A former New York City dancer reflects on her zesty heyday in the 1970s.

Discovered on a Manhattan street in 2020 and introduced on Stanton’s Humans of New York Instagram page, Johnson, then 76, shares her dynamic history as a “fiercely independent” Black burlesque dancer who used the stage name Tanqueray and became a celebrated fixture in midtown adult theaters. “I was the only black girl making white girl money,” she boasts, telling a vibrant story about sex and struggle in a bygone era. Frank and unapologetic, Johnson vividly captures aspects of her former life as a stage seductress shimmying to blues tracks during 18-minute sets or sewing lingerie for plus-sized dancers.
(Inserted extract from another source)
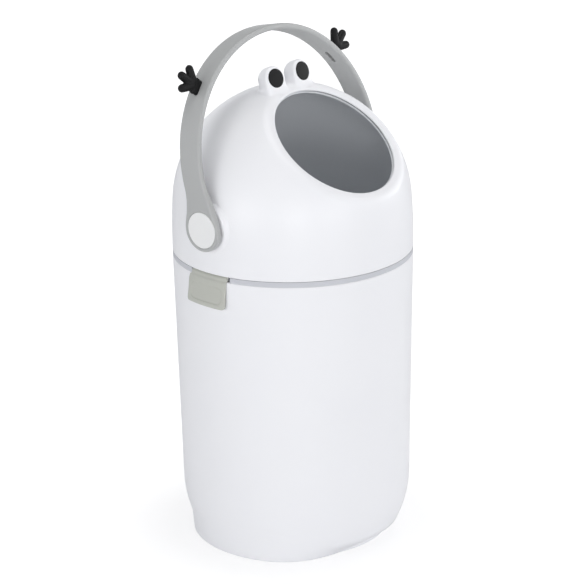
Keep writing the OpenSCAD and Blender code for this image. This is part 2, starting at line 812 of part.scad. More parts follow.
module finger(from, to) {
    v = to - from;
    translate([from[0], 0, from[1]]) rotate([0, atan2(v[0], v[1]), 0]) {
        cylinder(r = finger_r, h = norm(v), $fn = 48);
        translate([0, 0, norm(v)]) sphere(r = finger_r, $fn = 48);
        sphere(r = finger_r, $fn = 48);
    }
}

module hand() {
    at_axis() rotate([-lean, 0, 0]) {
        difference() {
            at_hand() {
                finger([0, 12], [0, 30]);
                for (s = [-1, 1]) finger([3.6 * s, 10], [12.6 * s, 22]);
                translate([0, hand_t / 2, 0]) rotate([90, 0, 0]) linear_extrude(height = hand_t) {
                    polygon([[-9.2, -3], [9.2, -3], [9.2, 2.4], [7.4, 6.4], [8.4, 16], [0, 23], [-8.4, 16],
                             [-7.4, 6.4], [-9.2, 2.4]]);
                }
            }
            translate([0, 20, bow_rise]) rotate([90, 0, 0]) cylinder(r = bow_in + bow_t + 0.1, h = 40, $fn = 180);
        }
        at_hand() translate([0, 0, 1 - hand_tang_l / 2 - 0.5]) {
            cube([hand_tang_w, hand_tang_t, hand_tang_l + 1], center = true);
        }
    }
}

module left_hand() {
    color(eye_black) on_side(-1) hand();
}

module right_hand() {
    color(eye_black) on_side(1) hand();
}

body_shell();
foot_ring();
bag_ring();
hinge_pin();
latch_pin();
latch_spring();
latch_lever();
lid_shell();
mouth_seal();
latch_keeper();
left_bush();
right_bush();
left_eye();
right_eye();
drum_bowl();
drum_mouth_ring();
left_shaft();
right_shaft();
handle();
left_hub_screw();
right_hub_screw();
left_hub_cap();
right_hub_cap();
left_hand();
right_hand();
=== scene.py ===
# %% [markdown]
# # A nappy bin, dressed in Blender
#
# The bin's solids come from CAD: a round body, a domed lid with a tilted opening, a ball-shaped
# drum behind it and a carrying handle that turns the drum. They arrive here as a fixed frame with
# its own moving bodies. This script gives the visible pieces the soft transitions of real
# injection mouldings, worked out as surfaces on numpy grids, and gives every piece its plastic.

# %% Load the frame
import math

import bpy
import bmesh
import numpy as np
from mathutils import Matrix


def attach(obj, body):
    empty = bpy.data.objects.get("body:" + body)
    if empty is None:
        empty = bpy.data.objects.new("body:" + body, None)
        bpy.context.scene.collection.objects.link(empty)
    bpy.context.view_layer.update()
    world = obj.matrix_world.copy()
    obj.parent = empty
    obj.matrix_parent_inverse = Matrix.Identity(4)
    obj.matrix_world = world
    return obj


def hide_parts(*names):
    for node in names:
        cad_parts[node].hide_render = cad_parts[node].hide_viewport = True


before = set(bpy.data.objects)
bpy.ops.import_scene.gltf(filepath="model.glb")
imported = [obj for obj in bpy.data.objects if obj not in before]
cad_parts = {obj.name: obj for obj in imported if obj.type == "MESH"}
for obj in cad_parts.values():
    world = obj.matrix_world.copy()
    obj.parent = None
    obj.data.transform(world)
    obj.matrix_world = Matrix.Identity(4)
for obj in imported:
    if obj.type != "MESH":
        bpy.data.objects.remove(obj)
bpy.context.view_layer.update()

# %% [markdown]
# ## The camera
#
# A product photograph taken with a long lens from the left of the bin, a little above it. The
# place and direction were worked out from the picture: the rings of the body are circles, so
# their ellipses give the tilt, and the seam, the mouth and the handle fix the distance.

# %% Camera
MM = 0.001
PLACE = np.array([-2110.0, -1967.6, 1284.8])
FORWARD = np.array([0.69115, 0.64490, -0.32622])
ROLL, LENS, SENSOR, PIXELS = -0.0167, 160.26, 36.0, 585


def camera_axes(forward, roll):
    """Level right and up vectors across the view direction, both turned by the roll angle."""
    right = np.cross(forward, [0, 0, 1.0])
    right /= np.linalg.norm(right)
    up = np.cross(right, forward)
    return right * math.cos(roll) + up * math.sin(roll), -right * math.sin(roll) + up * math.cos(roll)


right, up = camera_axes(FORWARD / np.linalg.norm(FORWARD), ROLL)
camera = bpy.data.objects.new("camera", bpy.data.cameras.new("camera"))
camera.data.lens, camera.data.sensor_width, camera.data.clip_end = LENS, SENSOR, 100.0
camera.data.shift_x, camera.data.shift_y = -0.5 / PIXELS, 0.5 / PIXELS
pose = np.eye(4)
pose[:3, 0], pose[:3, 1], pose[:3, 2], pose[:3, 3] = right, up, np.cross(right, up), PLACE * MM
camera.matrix_world = Matrix(pose.tolist())
bpy.context.scene.collection.objects.link(camera)
bpy.context.scene.camera = camera
print("camera:", round(float(np.linalg.norm(PLACE))), "mm from the middle of the bin's foot")

# %% [markdown]
# ## From arrays to meshes
#
# Nearly every piece here is a moulding whose shape is a function of two parameters, so it is
# computed as one grid of points. The grid is a sheet of quads: its rows or columns may close on
# themselves, and a row that shrinks to one point becomes a pole when the doubles are merged.

# %% Grid to mesh
def new_object(name, verts, faces):
    """A mesh object at the origin from arrays of points in millimetres and of faces, all smooth."""
    mesh = bpy.data.meshes.new(name)
    verts, faces = np.asarray(verts, float) * MM, np.asarray(faces)
    size = faces.shape[1]
    mesh.vertices.add(len(verts))
    mesh.vertices.foreach_set("co", verts.astype(np.float32).ravel())
    mesh.loops.add(faces.size)
    mesh.loops.foreach_set("vertex_index", faces.astype(np.int32).ravel())
    mesh.polygons.add(len(faces))
    mesh.polygons.foreach_set("loop_start", np.arange(0, faces.size, size, dtype=np.int32))
    mesh.polygons.foreach_set("use_smooth", np.ones(len(faces), bool))
    mesh.update(calc_edges=True)
    obj = bpy.data.objects.new(name, mesh)
    bpy.context.scene.collection.objects.link(obj)
    return obj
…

Though her work was far from the Broadway shows she dreamed about, it eventually became all about the nightly hustle to simply survive. Her anecdotes are humorous, heartfelt, and supremely captivating, recounted with the passion of a true survivor and the acerbic wit of a weathered, street-wise New Yorker. She shares stories of growing up in an abusive household in Albany in the 1940s, a teenage pregnancy, and prison time for robbery as nonchalantly as she recalls selling rhinestone G-strings to prostitutes to make them sparkle in the headlights of passing cars. Complemented by an array of revealing personal photographs, the narrative alternates between heartfelt nostalgia about the seedier side of Manhattan’s go-go scene and funny quips about her unconventional stage performances. Encounters with a variety of hardworking dancers, drag queens, and pimps, plus an account of the complexities of a first love with a drug-addled hustler, fill out the memoir with personality and candor. With a narrative assist from Stanton, the result is a consistently titillating and often moving story of human struggle as well as an insider glimpse into the days when Times Square was considered the Big Apple’s gloriously unpolished underbelly. The book also includes Yee’s lush watercolor illustrations.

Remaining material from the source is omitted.